● **Task prompt**: Find each line containing the string "from". Copy it.

● **JSON records of objects**:
************
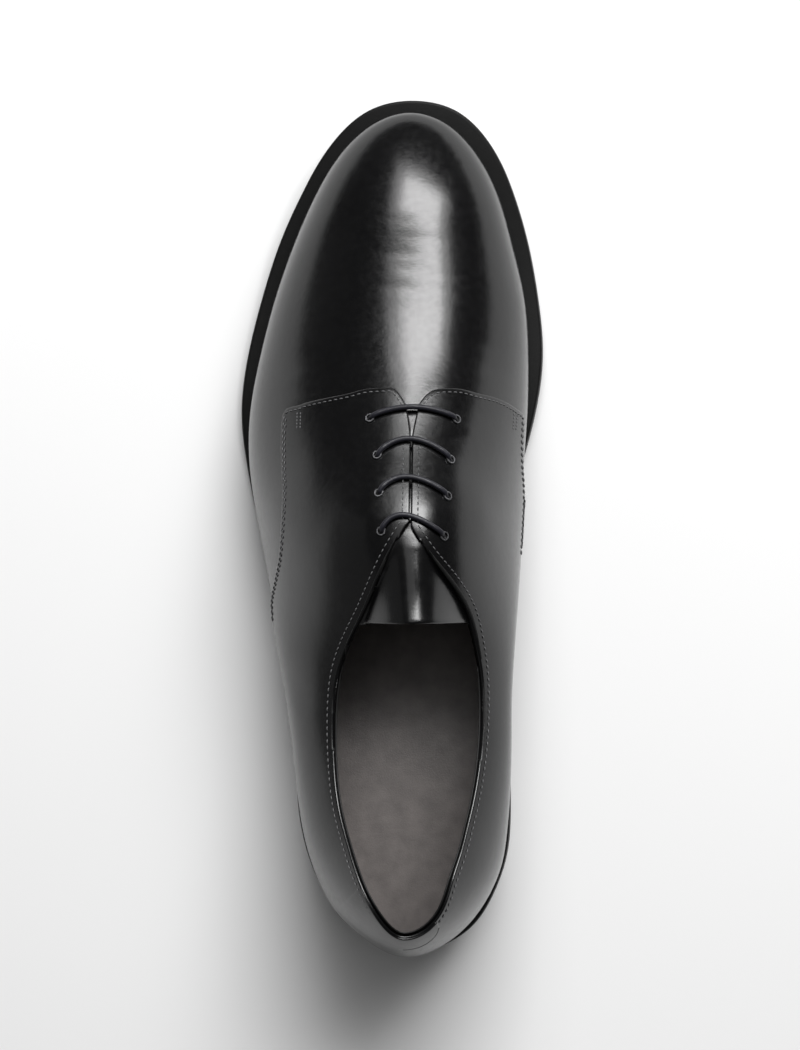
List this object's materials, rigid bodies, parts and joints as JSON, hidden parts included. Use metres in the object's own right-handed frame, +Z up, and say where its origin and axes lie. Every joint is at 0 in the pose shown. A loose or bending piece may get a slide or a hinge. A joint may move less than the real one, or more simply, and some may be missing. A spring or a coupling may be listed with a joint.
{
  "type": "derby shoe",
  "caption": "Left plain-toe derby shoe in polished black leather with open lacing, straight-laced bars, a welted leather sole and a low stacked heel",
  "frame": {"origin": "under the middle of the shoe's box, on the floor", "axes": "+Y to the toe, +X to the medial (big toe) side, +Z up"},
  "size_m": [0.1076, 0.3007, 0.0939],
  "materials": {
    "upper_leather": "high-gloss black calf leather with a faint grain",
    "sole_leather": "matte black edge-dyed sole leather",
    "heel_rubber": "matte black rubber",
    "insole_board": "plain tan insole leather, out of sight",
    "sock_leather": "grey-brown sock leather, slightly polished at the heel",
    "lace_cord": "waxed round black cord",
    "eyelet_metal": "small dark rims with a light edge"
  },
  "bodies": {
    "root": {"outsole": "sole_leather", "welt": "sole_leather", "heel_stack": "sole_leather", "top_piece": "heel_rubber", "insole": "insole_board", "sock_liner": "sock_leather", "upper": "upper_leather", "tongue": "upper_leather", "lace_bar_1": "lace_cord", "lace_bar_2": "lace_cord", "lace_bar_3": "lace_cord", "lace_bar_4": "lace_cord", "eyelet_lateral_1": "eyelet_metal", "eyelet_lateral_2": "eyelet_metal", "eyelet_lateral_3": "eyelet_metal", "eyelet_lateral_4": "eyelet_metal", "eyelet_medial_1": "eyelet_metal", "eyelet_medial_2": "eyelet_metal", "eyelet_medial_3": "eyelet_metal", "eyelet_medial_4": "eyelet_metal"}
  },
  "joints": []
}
************
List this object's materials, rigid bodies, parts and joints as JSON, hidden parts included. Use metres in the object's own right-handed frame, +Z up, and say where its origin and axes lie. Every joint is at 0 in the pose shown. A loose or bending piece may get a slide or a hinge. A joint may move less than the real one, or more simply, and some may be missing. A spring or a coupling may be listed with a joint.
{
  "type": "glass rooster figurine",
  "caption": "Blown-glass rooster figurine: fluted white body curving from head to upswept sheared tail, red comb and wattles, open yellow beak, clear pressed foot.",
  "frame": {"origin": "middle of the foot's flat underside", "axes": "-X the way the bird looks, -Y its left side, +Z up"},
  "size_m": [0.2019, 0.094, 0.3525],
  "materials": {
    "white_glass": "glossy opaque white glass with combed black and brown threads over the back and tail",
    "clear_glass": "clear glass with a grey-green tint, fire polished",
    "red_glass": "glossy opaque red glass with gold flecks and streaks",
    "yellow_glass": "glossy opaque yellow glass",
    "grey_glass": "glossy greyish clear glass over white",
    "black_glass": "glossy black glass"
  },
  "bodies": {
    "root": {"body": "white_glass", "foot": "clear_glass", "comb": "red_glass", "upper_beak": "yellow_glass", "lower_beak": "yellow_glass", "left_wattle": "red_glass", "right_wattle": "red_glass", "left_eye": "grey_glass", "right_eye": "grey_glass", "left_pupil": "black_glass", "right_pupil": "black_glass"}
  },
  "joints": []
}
************
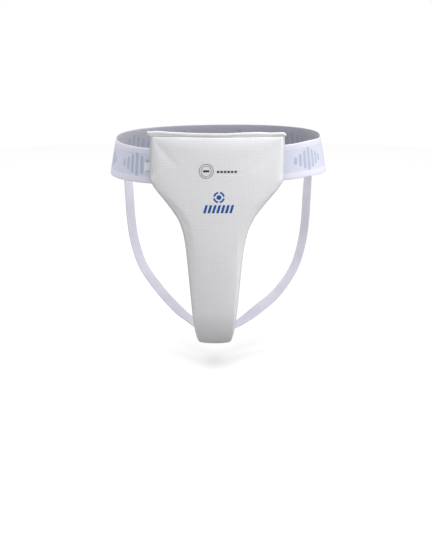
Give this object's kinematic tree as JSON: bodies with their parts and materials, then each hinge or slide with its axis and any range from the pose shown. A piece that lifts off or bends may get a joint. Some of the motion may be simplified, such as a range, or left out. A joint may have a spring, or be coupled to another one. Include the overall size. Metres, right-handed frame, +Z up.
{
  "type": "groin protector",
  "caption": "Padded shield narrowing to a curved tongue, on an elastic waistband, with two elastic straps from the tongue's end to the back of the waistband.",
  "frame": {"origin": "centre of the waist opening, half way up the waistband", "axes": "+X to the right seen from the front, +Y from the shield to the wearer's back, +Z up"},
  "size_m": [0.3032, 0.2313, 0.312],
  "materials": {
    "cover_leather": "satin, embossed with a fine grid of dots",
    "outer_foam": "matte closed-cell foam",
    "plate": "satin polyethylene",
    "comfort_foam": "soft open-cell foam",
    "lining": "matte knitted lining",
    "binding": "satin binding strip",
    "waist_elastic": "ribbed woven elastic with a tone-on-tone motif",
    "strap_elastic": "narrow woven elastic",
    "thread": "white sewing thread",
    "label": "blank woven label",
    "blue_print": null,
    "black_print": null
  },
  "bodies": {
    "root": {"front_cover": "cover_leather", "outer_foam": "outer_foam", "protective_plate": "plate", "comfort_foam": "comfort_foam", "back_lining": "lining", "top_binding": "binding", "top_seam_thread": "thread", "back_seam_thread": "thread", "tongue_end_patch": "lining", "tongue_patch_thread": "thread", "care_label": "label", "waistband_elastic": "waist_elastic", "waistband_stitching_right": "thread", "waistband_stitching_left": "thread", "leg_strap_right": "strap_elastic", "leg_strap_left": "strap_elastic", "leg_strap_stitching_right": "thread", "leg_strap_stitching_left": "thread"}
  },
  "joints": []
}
************
● **Exercise response**:
  "caption": "Blown-glass rooster figurine: fluted white body curving from head to upswept sheared tail, red comb and wattles, open yellow beak, clear pressed foot.",
Give this object's kinematic tree as JSON: bodies with their parts and materials, then each hinge or slide with its axis and any range from the pose shown. A piece that lifts off or bends may get a joint. Some of the motion may be simplified, such as a range, or left out. A joint may have a spring, or be coupled to another one. Include the overall size. Metres, right-handed frame, +Z up.
  "caption": "Padded shield narrowing to a curved tongue, on an elastic waistband, with two elastic straps from the tongue's end to the back of the waistband.",
  "frame": {"origin": "centre of the waist opening, half way up the waistband", "axes": "+X to the right seen from the front, +Y from the shield to the wearer's back, +Z up"},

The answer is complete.